FloridaRecovery Options

I have been working for this individual who is a sub-contractor for one of the area's largest home builders. He hired me at $15.00 per hour; but only pays me at $12.00 per hour saying that he made a mistake and cannot pay me $15.00 per hour. Then, he only works me 6 or 7 hours per day and not all week long. But wants me to work Saturday and Sundays to keep on schedule. Well, the week before Christmas, I worked about 36 hours, by working up to 3am one night. I was to be paid the Friday after Christms, but payday has not come. I keep calling him, but he does not answer. He does not return calls, and he is not calling me for work. I will not work for him now anyway. I had problems cashing two of his checks. But, I need that last paycheck. How do I get paid?

1 reply

Jan 4, 2019
I'm very sorry to hear about that - everyone deserves to be paid what they've earned, and I can't imagine how frustrating that must be, especially around the holidays. There may be a number of potential routes to payment. When construction work has been performed but unpaid, the strongest tool available will typically be a mechanics lien. While that can be a great option (and you can learn about it here), that's typically the nuclear option. For more information on Florida mechanics liens, these resources should be helpful: Florida Lien & Notice FAQs and How to File a Florida Lien. Other, less aggressive means of recovery are often utilized before a mechanics lien filing becomes necessary. For one, the mere threat of a lien will often get the job done. By sending a Notice of Intent to Lien, a laborer can show the nonpaying party, the general contractor, and the property owners that a debt is owed and that, if unpaid, a lien will be filed. This may escalate the issue - but potentially in a necessary way. When a GC and owner find out that one of their subs hasn't been making payments, often, a Notice of Intent will result in the GC and owner putting pressure on the sub to clear up the dispute and make payment - all without the need for filing a lien. You can learn more about that document here: What is a Notice of Intent to Lien?
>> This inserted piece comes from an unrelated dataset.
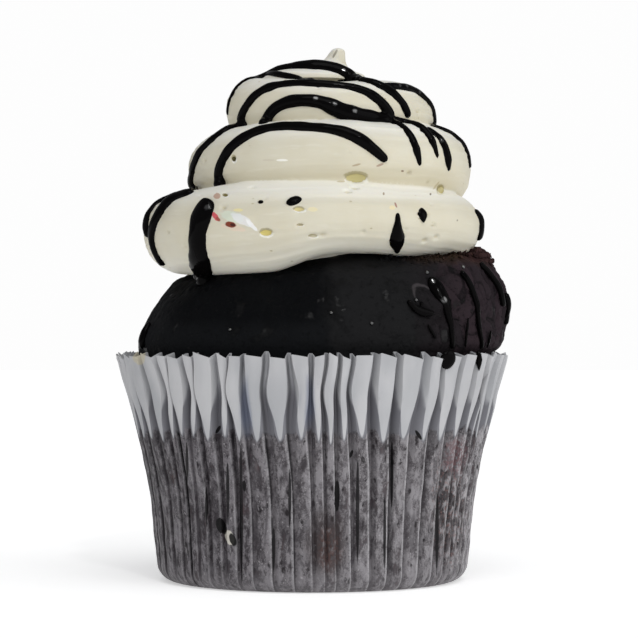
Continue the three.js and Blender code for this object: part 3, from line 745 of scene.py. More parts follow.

Of course, using a lien or threatening a lien are only two potential options. Another option may be to threaten a lawsuit or small claims suit. Threatening legal action - especially when done through a lawyer - might convince a subcontractor to make payment. Alternatively, if the debt is less than $5,000, actually filing suit in small claims court can result in payment - and small claims court is much cheaper and more efficient than traditional litigation. For disputes over $5,000, traditional litigation could work as well - but lawsuits can be risky and expensive.